Dell, $6.99, ISBN 0-440-23542-1
Contemporary Fiction, 2000 (Reissue)
It’s been awhile since I go “Eeuw!” at a heroine, much less feel this need to step back a million steps from her. Handyman has a heroine who could teach codependency at university level, heck, she could probably give seminars on it if she could get a spine to start her own business. I feel really suffocated on behalf of the hero Jake Cooper – any man who could tolerate such a clingy poison ivy of a woman deserves a medal of valor.
Maggie Ives is one sad woman. Stuck in an underpaid, overworked job, trying to bring up her ill kid, no insurance, living in a slummy area, she lives day by day moping and wondering if a man would ever come by and rescue her from her life. When a friend finally decides to have mercy on her and pay for her therapy, our heroine, not exactly a light bulb of wisdom, mistakes the handyman Jake as “Dr Golding” and proceeds to sob her heart out. After all, he’s handsome, so he must be the shrink, right?

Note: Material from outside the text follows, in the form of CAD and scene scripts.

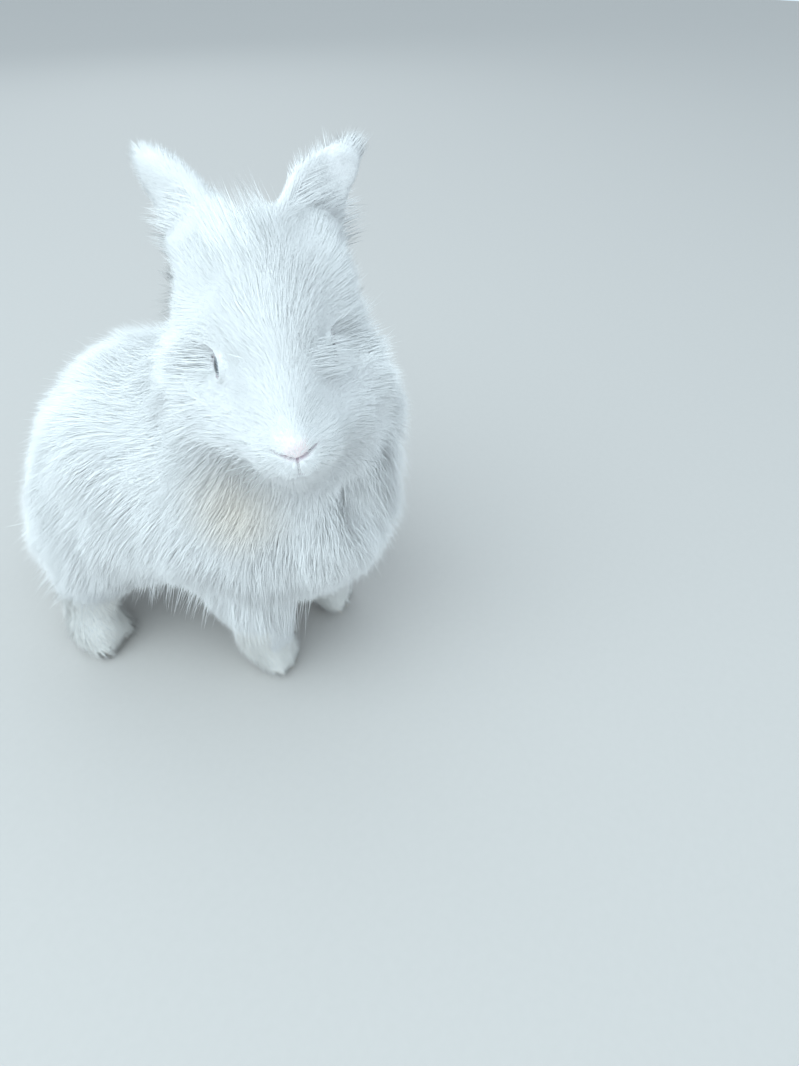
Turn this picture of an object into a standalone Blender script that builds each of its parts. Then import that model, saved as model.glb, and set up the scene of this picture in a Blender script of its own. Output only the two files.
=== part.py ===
"""Life-size still model of a young angora rabbit, sitting on its four feet.

Every solid runs out to the tips of the coat. The animal is modelled whole and
then parted by thin cuts where a person would name its parts. Sizes are in
millimetres while the forms are set out, and metres in the finished objects.
The rabbit faces -Y, its left side is +X, and the floor is z = 0.
"""
import math

import bmesh
import bpy
from mathutils import Matrix, Vector

MM = 0.001                 # metres in a millimetre
GAP = 0.35                 # clearance of every cut between two parts

# Driving dimensions, in millimetres.
TRUNK_WIDTH = 140.0        # across the coat at the ribs
NOSE_TIP = Vector((-47.0, -43.0, 167.5))
HEAD_TURN = math.radians(48.0)     # towards the rabbit's right
HEAD_ROLL = math.radians(4.0)      # crown towards the rabbit's right
EYE_RADIUS = 7.6
EYE_OUT, EYE_BACK, EYE_UP = 17.0, 44.0, 17.6    # eyeball centre from the nose tip
EYE_DISH_RADIUS = 10.5     # the short coat round the eye
EYE_DISH_OUT = 13.6        # middle of the dish from the middle of the eye
EAR_BASE_OUT, EAR_BASE_BACK, EAR_BASE_UP = 17.0, 60.0, 34.0
EAR_WIDTH = {"right": 46.0, "left": 54.0}  # of the blade's straight edges, carried to the root
EAR_TAPER, EAR_ROUND = 0.72, 0.82  # narrowing towards the tip, and where its rounding starts
EAR_ROOT, EAR_ROOT_END = 0.55, 0.3    # drawn in at the root to this, up to this share
EAR_CUP, EAR_CUP_FALL = 0.42, 0.22    # the hollow's depth over the half width, and its fall
EAR_FLARE = {"right": 5.5, "left": 9.0}    # how far an ear lies inside a straight line
EAR_BACKSET = 4.0          # how far the middle of an ear lies behind a straight line
EAR_THICKNESS = 6.0
EAR_TIP = {"right": Vector((2.3, 59.8, 249.0)), "left": Vector((59.6, -8.0, 246.4))}
PAW = {"right": Vector((-22.5, 8.5, 0.0)), "left": Vector((32.0, 7.0, 0.0))}
PAW_TURN = math.radians(10.0)      # towards the rabbit's left
PAW_LENGTH, PAW_WIDTH, PAW_HEIGHT = 34.0, 31.0, 23.0
LEG_RADIUS_LOW, LEG_RADIUS_HIGH = 17.0, 25.0
WRIST_HEIGHT, ELBOW_HEIGHT = 22.0, 56.0
HIND_TOE = {"right": Vector((-56.0, 80.5, 0.0)), "left": Vector((54.0, 82.0, 0.0))}
HIND_HEEL = {"right": Vector((-38.0, 144.0, 0.0)), "left": Vector((37.0, 146.0, 0.0))}
FOOT_WIDTH, FOOT_HEIGHT = 36.0, 31.0
FOOT_TOP = 34.0            # where the hind foot parts from the thigh
INSTEP_RADIUS = 14.5       # of the foot where it rises into the haunch
TAIL_CENTRE = Vector((1.0, 160.0, 62.0))
TAIL_RADIUS = 21.0
NECK_LEAN = math.radians(29.0)     # of the cut between neck and trunk

TRUNK_VOXEL = 5.0          # cells of the meshes that blend the forms
VOXEL = 2.8
WHOLE_TRIANGLES = 3700
REGION_SEGMENTS = 15
SIDES = {"right": -1.0, "left": 1.0}

COAT_COLOUR = (0.86, 0.87, 0.86, 1.0)
FOOT_COLOUR = (0.84, 0.82, 0.74, 1.0)
EAR_COLOUR = (0.85, 0.82, 0.81, 1.0)
EYE_COLOUR = (0.07, 0.09, 0.13, 1.0)

# Rounded masses of the coat: centre and half sizes, in millimetres.
TRUNK_MASSES = {
    "rump": ((-1, 121, 81), (50, 41, 50)),
    "haunches": ((-1, 103, 91), (61, 45, 61)),
    "loin": ((0, 76, 100), (0.5 * TRUNK_WIDTH, 52, 70)),
    "ribs": ((3, 40, 102.5), (66, 50, 68.5)),
    "shoulders": ((5, 8, 105), (58, 46, 62)),
    "breast": ((6, -18, 107), (47, 36, 51)),
    "bib": ((4, -11, 94), (43, 39, 47)),
    "mane": ((12, -4, 140), (52, 50, 46)),
    "nape": ((5, 26, 157.5), (43.5, 41, 38)),
}

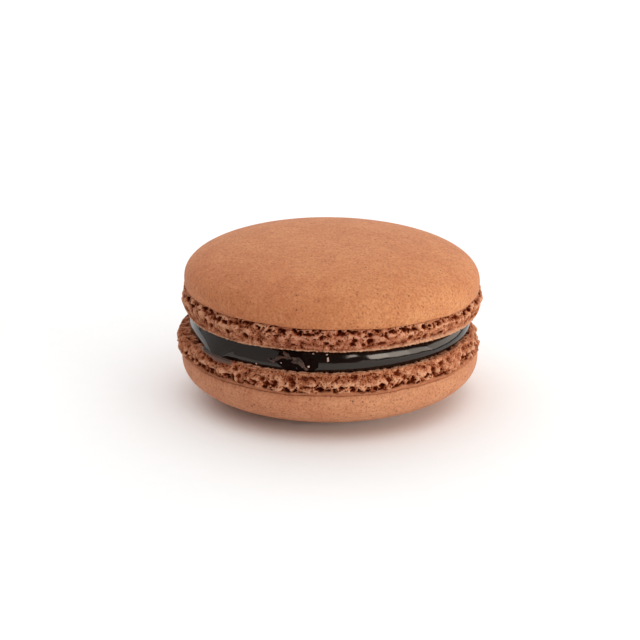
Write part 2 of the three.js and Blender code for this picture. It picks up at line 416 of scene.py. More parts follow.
def bumps(points, size, seed):
    """Smooth noise from -1 to 1: random values at the corners of a grid, blended with the cubic
    3t^2 - 2t^3 along each axis."""
    cell, scaled = cells_of(points, size)
    part = scaled - cell
    ease = part * part * (3 - 2 * part)
    total = 0.0
    for corner in np.ndindex(2, 2, 2):
        sides = [ease[..., a] if corner[a] else 1 - ease[..., a] for a in range(3)]
        value = cell_hash(*(cell[..., a] + corner[a] for a in range(3)), seed)
        total = total + sides[0] * sides[1] * sides[2] * value
    return 2 * total - 1


def nearest_ball(points, spacing, radius, seed):
    """How deep a point lies in the nearest of the balls scattered one to a cell: 1 less its
    distance from the centre over the ball's own radius, at least 0."""
    cell, _ = cells_of(points, spacing)
    deepest = np.zeros(points.shape[:-1])
    for step in np.ndindex(3, 3, 3):
        index = [cell[..., a] + step[a] - 1 for a in range(3)]
        squared = 0.0
        for a in range(3):
            centre = (index[a] + cell_hash(*index, seed + 1 + a)) * spacing
            squared = squared + (points[..., a] - centre) ** 2
        size = cell_hash(*index, seed + 4)
        reach = radius * (SMALLEST_CAVITY + (1 - SMALLEST_CAVITY) * size)
        deepest = np.maximum(deepest, 1 - np.sqrt(squared) / reach)
    return deepest


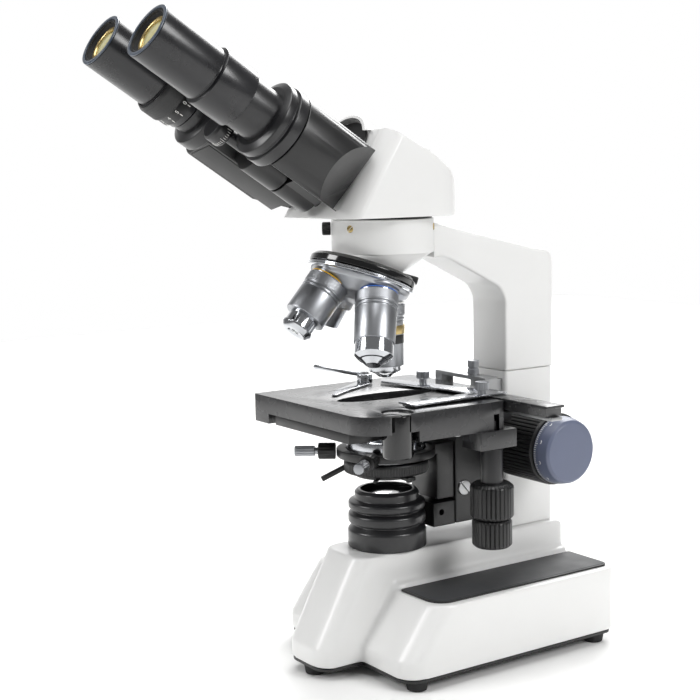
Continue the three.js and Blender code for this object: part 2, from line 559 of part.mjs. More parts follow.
// ---------------------------------------------------------------- butterfly eyepiece tubes
function buildOculars(stand) {
  const ocular = groupAt(stand, HINGE);
  ocular.rotation.x = rad(90 - OCULAR_TILT);
  const z = (reach) => [0, 0, reach];

  const axle = rod(4, z(-12), z(67)).join(turned([[0, 66.6], [8, 66.6], [8.6, 67.4], [8.6, 75], [7.8, 76],
    [0, 76]], FINE_ROUND));
  add(ocular, "hinge_axle", axle, BLACK);
  const hoodCap = turned([[0, -1.3], [20, -1.3], [20, 0.1], [0, 0.1]], ROUND, [0, HOOD_CENTRE, 0]);
  add(ocular, "hood_cap", hoodCap, GLOSS_BLACK);

  // The left tube carries the diopter adjustment, so its housing is the longer one.
  const housingTop = { right: 52, left: 65.5 };
  const collars = {
    right: [[12.1, 52.3], [22.2, 52.3], [22.2, 60], [21, 61], [21, 65.6], [14.6, 66.4]],
    left: [[12.1, 65.8], [20.3, 65.8], [20.3, 75.2], [19.3, 76.2], [14.6, 76.6]],
  };
  for (const [suffix, side] of [["right", 1], ["left", -1]]) {
    const wing = groupAt(ocular);
    wing.rotation.z = side * rad(ARM_LIFT);
    const centre = side * ARM_RADIUS;
    const tubeAt = [centre, 0, 0];
    const ownHub = side > 0 ? [4, 26] : [27, 49];
    const otherHub = side > 0 ? [26.4, 70] : [-5, 26.6];

    const barrel = rod(HOUSING_RADIUS, [centre, 0, 0.5], [centre, 0, housingTop[suffix]], ROUND);
    const section = outline([[side * 14.2, 30], [side * 14.2, -10], [side * 29.8, -22], [side * 60, -22.1],
      [side * 60, 30]]);
    const hub = rod(11, [0, 0, ownHub[0]], [0, 0, ownHub[1]])
      .join(block(Math.min(0, centre), Math.max(0, centre), -9, 9, ...ownHub));
    const facet = new THREE.Shape([[0, 0], [40, 0], [40, 49]].map(([x, y]) => new THREE.Vector2(x, y)));
    const facetCut = new THREE.ExtrudeGeometry(facet, { depth: 60, bevelEnabled: false })
      .rotateX(Math.PI / 2).translate(0, 30, 0);
    if (side < 0) facetCut.rotateZ(Math.PI);
    facetCut.rotateZ(-side * rad(FACET_TURN)).translate(centre, 0, -0.01);
    const housing = barrel.keep(plate(section, -5, 80))
      .cut(rod(11.6, [0, 0, otherHub[0]], [0, 0, otherHub[1]]))
      .join(hub)
      .cut(rod(4.4, z(-5), z(60)), new Solid(facetCut))
      .cut(rod(12.1, [centre, 0, 17], [centre, 0, 80], ROUND));
    add(wing, `tube_housing_${suffix}`, housing, BLACK);

    const tube = turned([...collars[suffix], [14.6, 82], [12.1, 82]], ROUND, tubeAt);
    add(wing, `eyepiece_tube_${suffix}`, tube, BLACK);

    const sleeveRadius = side > 0 ? 16.5 : 15.2;
    const eyepiece = turned([[8.5, 60], [11.7, 60], [11.7, 82.4], [sleeveRadius, 82.4], [sleeveRadius, 104],
      [15, 104.6], [15, EYE_PLANE], [11.8, EYE_PLANE], [10.4, 137], [8.5, 137]], ROUND, tubeAt);
    add(wing, `eyepiece_${suffix}`, eyepiece, BLACK);
  }

  const leftWing = groupAt(ocular);
  leftWing.rotation.z = -rad(ARM_LIFT);
  const diopter = turned([[15.5, 86.4], [16.8, 86.4], [16.8, 92.4], [17.6, 93.4], [17.6, 102.8], [17, 103.8],
    [15.5, 103.8]], ROUND, [-ARM_RADIUS, 0, 0]);
  add(leftWing, "diopter_ring", diopter, BLACK);
}

// ---------------------------------------------------------------- assembly
const microscope = new THREE.Group();
microscope.position.z = -FOOT_HEIGHT;
buildBase(microscope);
buildLamp(microscope);
buildArm(microscope);
buildNosepiece(microscope);
buildFocus(microscope);
buildCondenser(microscope);
buildStage(microscope);
buildHead(microscope);
buildOculars(microscope);

export default microscope;
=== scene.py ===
"""A binocular laboratory microscope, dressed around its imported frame.

Every piece is worked in the millimetres of its own local frame, then set in place in metres. Heights of
the upright pieces are measured from the table, and x = y = 0 is the optical axis. The eyepieces look out
towards -Y and the stage controls are on +X.
"""

import logging
import math
from dataclasses import dataclass
from enum import Enum
from typing import Callable, Iterable, Optional, Sequence

import bmesh
import bpy
from mathutils import Matrix, Vector


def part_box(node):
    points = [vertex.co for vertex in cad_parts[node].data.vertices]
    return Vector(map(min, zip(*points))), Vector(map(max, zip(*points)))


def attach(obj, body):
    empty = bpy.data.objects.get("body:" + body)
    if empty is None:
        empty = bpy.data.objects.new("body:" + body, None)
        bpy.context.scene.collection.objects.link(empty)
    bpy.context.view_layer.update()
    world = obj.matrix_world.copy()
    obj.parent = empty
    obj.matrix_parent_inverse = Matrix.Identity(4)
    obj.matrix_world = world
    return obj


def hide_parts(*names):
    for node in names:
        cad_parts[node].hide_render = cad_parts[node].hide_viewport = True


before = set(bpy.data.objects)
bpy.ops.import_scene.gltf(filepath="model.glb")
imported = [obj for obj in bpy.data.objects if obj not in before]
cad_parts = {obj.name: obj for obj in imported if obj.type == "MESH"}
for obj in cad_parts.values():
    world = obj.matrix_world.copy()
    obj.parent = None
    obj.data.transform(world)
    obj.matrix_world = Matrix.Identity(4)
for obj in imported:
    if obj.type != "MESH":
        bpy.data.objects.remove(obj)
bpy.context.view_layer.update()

LOG = logging.getLogger("microscope")
MM = 0.001
TURN = 2 * math.pi
Point2 = tuple[float, ...]
Point3 = tuple[float, float, float]


# ---------------------------------------------------------------- finishes
def linear(code: str) -> tuple[float, float, float, float]:
    """Turn an sRGB hex code into a linear colour.

    Args:
        code: six hex digits, such as "e9e9e6".

    Returns:
        Red, green, blue and alpha, linear.
    """
    channels = [int(code[i:i + 2], 16) / 255 for i in (0, 2, 4)]
    red, green, blue = [c / 12.92 if c <= 0.04045 else ((c + 0.055) / 1.055) ** 2.4 for c in channels]
    return red, green, blue, 1.0


def add_node(tree: bpy.types.NodeTree, kind: str, settings: Optional[dict] = None,
             values: Optional[dict] = None, links: Optional[dict] = None) -> bpy.types.Node:
    """Add a shader node with its settings, socket values and incoming links.

    Args:
        tree: the material's node tree.
        kind: the node's type name.
        settings: attributes of the node.
        values: input socket names or numbers and their values.
        links: input socket names or numbers and the outputs that feed them.

    Returns:
        The new node.
    """
    made = tree.nodes.new(kind)
    for name, value in (settings or {}).items():
        setattr(made, name, value)
    for socket, value in (values or {}).items():
        made.inputs[socket].default_value = value
    for socket, source in (links or {}).items():
        tree.links.new(source, made.inputs[socket])
    return made


class Surface(Enum):
    """How a surface was made, which sets the pattern of its bump."""

    SPRAYED = "sprayed"
    MOULDED = "moulded"
    TURNED = "turned"
    POLISHED = "polished"


@dataclass(frozen=True)
class Finish:
    """A material: what it is, how its surface was made, and the record's slot that it belongs to."""

    name: str
    slot: str
    color: str
    surface: Surface
    roughness: float
    metallic: float = 0.0
    ior: float = 1.5
    coat: float = 0.0
    coat_roughness: float = 0.1
    transmission: float = 0.0
    grain_mm: float = 0.5
    relief_mm: float = 0.01
    mottle: float = 0.06
    mottle_mm: float = 14.0
    roughness_spread: float = 0.05

    def build(self) -> bpy.types.Material:
        """Make the Blender material once, and return the same one after that."""
        known = bpy.data.materials.get(self.name)
        if known:
            return known
        material = bpy.data.materials.new(self.name)
        material.use_nodes = True
        tree = material.node_tree
        tree.nodes.clear()
        place = add_node(tree, "ShaderNodeTexCoord").outputs["Object"]
        cloud = add_node(tree, "ShaderNodeTexNoise", None,
                         {"Scale": 1 / (self.mottle_mm * MM), "Detail": 3.0}, {"Vector": place}).outputs[0]
        tint = add_node(tree, "ShaderNodeMapRange", None,
                        {"From Min": 0.3, "From Max": 0.7, "To Min": 1 - self.mottle, "To Max": 1.0},
                        {"Value": cloud}).outputs[0]
        base = add_node(tree, "ShaderNodeMix", {"data_type": "RGBA", "blend_type": "MULTIPLY"},
                        {0: 1.0, 6: linear(self.color)}, {7: tint}).outputs[2]
        rough = add_node(tree, "ShaderNodeMapRange", None,
                         {"From Min": 0.3, "From Max": 0.7,
                          "To Min": max(self.roughness - self.roughness_spread, 0.02),
                          "To Max": self.roughness + self.roughness_spread}, {"Value": cloud}).outputs[0]
        height = self._pattern(tree, place)
        normal = add_node(tree, "ShaderNodeBump", None, {"Strength": 1.0, "Distance": self.relief_mm * MM},
                          {"Height": height}).outputs[0]
        shader = add_node(tree, "ShaderNodeBsdfPrincipled", None,
                          {"Metallic": self.metallic, "Coat Weight": self.coat,
                           "Coat Roughness": self.coat_roughness, "Transmission Weight": self.transmission},
                          {"Base Color": base, "Roughness": rough, "Normal": normal})
        if not self.metallic:
            shader.inputs["IOR"].default_value = self.ior
        add_node(tree, "ShaderNodeOutputMaterial", None, None, {"Surface": shader.outputs[0]})
        return material

    def _pattern(self, tree: bpy.types.NodeTree, place: bpy.types.NodeSocket) -> bpy.types.NodeSocket:
        """Make the height pattern of the surface.

        Args:
            tree: the material's node tree.
            place: the object coordinates.

        Returns:
            The output that carries the height.
        """
        scale = 1 / (self.grain_mm * MM)
        if self.surface is Surface.TURNED:
            # The tool leaves rings about the piece's own Z axis, on its flanks and on its faces.
            apart = add_node(tree, "ShaderNodeSeparateXYZ", None, None, {0: place})
            flat = add_node(tree, "ShaderNodeCombineXYZ", None, None,
                            {"X": apart.outputs["X"], "Y": apart.outputs["Y"]}).outputs[0]
            reach = add_node(tree, "ShaderNodeVectorMath", {"operation": "LENGTH"}, None,
                             {0: flat}).outputs["Value"]
            rings = add_node(tree, "ShaderNodeCombineXYZ", None, None,
                             {"X": reach, "Y": apart.outputs["Z"]}).outputs[0]
            return add_node(tree, "ShaderNodeTexNoise", {"noise_dimensions": "2D"},
                            {"Scale": scale, "Detail": 2.0}, {"Vector": rings}).outputs[0]
        if self.surface is Surface.MOULDED:
            cells = add_node(tree, "ShaderNodeTexVoronoi", {"feature": "SMOOTH_F1"},
                             {"Scale": scale}, {"Vector": place}).outputs["Distance"]
            return cells
        return add_node(tree, "ShaderNodeTexNoise", None, {"Scale": scale, "Detail": 2.0},
                        {"Vector": place}).outputs[0]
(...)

Pathetic, really. I mean, look at her go eek eek eek, her life is so horrible, eek eek eek.
Jake pities her and starts fixing her problems. Bad boss? Let Jake handle it, dear. Ill kid? Jake will see to it. No self-esteem? Let Jake fix it too. And Maggie, she clings, grateful, pathetically grateful. How like a man to solve her problems! Ooh, ooh, she’s going to go eek, eek, eek again.
Jake can’t tell her he’s no shrink. Of course he can’t. I don’t blame him. The idea of Maggie going eek eek eek makes me feel quite ill too. So he tells her around, oh, a chapter or two before the last? But Maggie, who takes codependency to new Alpha Centauri heights and distances, just eek-eek-eeks for a while before forgiving him. Heck, with her survival skills (I wonder how she crosses the street without getting mowed down by a truck or something, since she is that clueless), she can’t afford not to.
Handyman is exactly the poster book for every unfair accusation that critics leveled at the romance genre. Ironically, these same critics lavishly praise at this book, which is marketed as “fiction” by the way. Oh really? So a book with a 10-year old child trapped in a woman’s body being saved from her troubles by the hero (and nary an action on her part) is “the perfect Valentine fantasy” while a romance novel nurtures female submissiveness and codependency?
I wonder what these people are smoking, really.